Cette maman assume l'image surprotectrice qu'elle donne peut-être auprès d'autres parents: "Je suis bileuse, c'est vrai". Mais ses angoisses ne l'ont jamais poussée à perturber l'école, assure-t-elle.
Faux sentiment de sécurité
Pour Niels Weber, psychothérapeute spécialisé en hyperconnectivité, cette montre connectée pour les enfants crée un faux sentiment de sécurité. "Le jour où il y aura un vrai problème, la montre connectée ne sera pas le bon réflexe. Soit elle ne fonctionne pas, où alors l'information arrivera trop tard, à un moment où le parent ne pourra pas intervenir".
Le bon réflexe, selon lui, c'est d'apprendre aux enfants à faire appel à d'autres ressources que les parents. Soit apprendre à l'enfant qui sont les adultes de confiance à l'école, ainsi que sur le chemin de l'école. Par exemple, le corps enseignant, ou le responsable du kiosque, qui se trouverait sur le chemin de l'école.

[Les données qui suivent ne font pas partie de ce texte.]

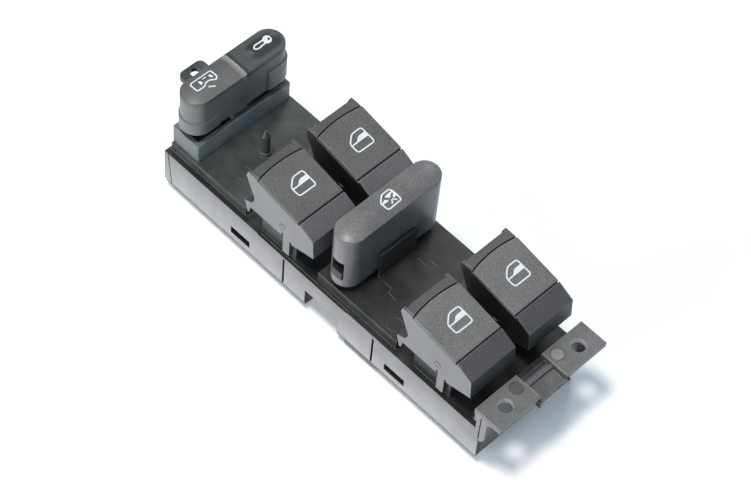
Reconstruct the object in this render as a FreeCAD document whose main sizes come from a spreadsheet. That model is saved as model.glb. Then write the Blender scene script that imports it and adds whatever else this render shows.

"Avec une montre connectée, c'est comme si les enfants avaient au bout de leur poignet leurs parents qui peuvent surveiller ce qu'ils font et qui peuvent intervenir dans leurs jeux, parfois dans leur bêtise aussi, mais aussi dans leurs expériences. Pour le développement des enfants, c'est une mauvaise idée. Les enfants ont besoin de ces espaces dans lesquels les parents ne sont pas là", assure le spécialiste.
Un espace sans les parents
Le chemin de l'école, espace de semi-liberté entre deux cadres bien définis, est un chemin qui permet aux enfants d'acquérir en autonomie. Et pour ce faire, il faut recréer un climat de confiance entre les parents et les autres adultes: "On observe une sorte de méfiance, où les enfants intègrent l'idée qu'en cas de problème à l'école, il faut appeler les parents plutôt que d'appeler les professeurs. Or, les parents ne sont pas la seule ressource", souligne Niels Weber.
Alors qu'une séparation devrait exister entre le champ des parents et celui des enseignants, "les deux champs viennent se contaminer. Pour le développement des enfants, ce n'est pas rassurant", prévient le psychologue.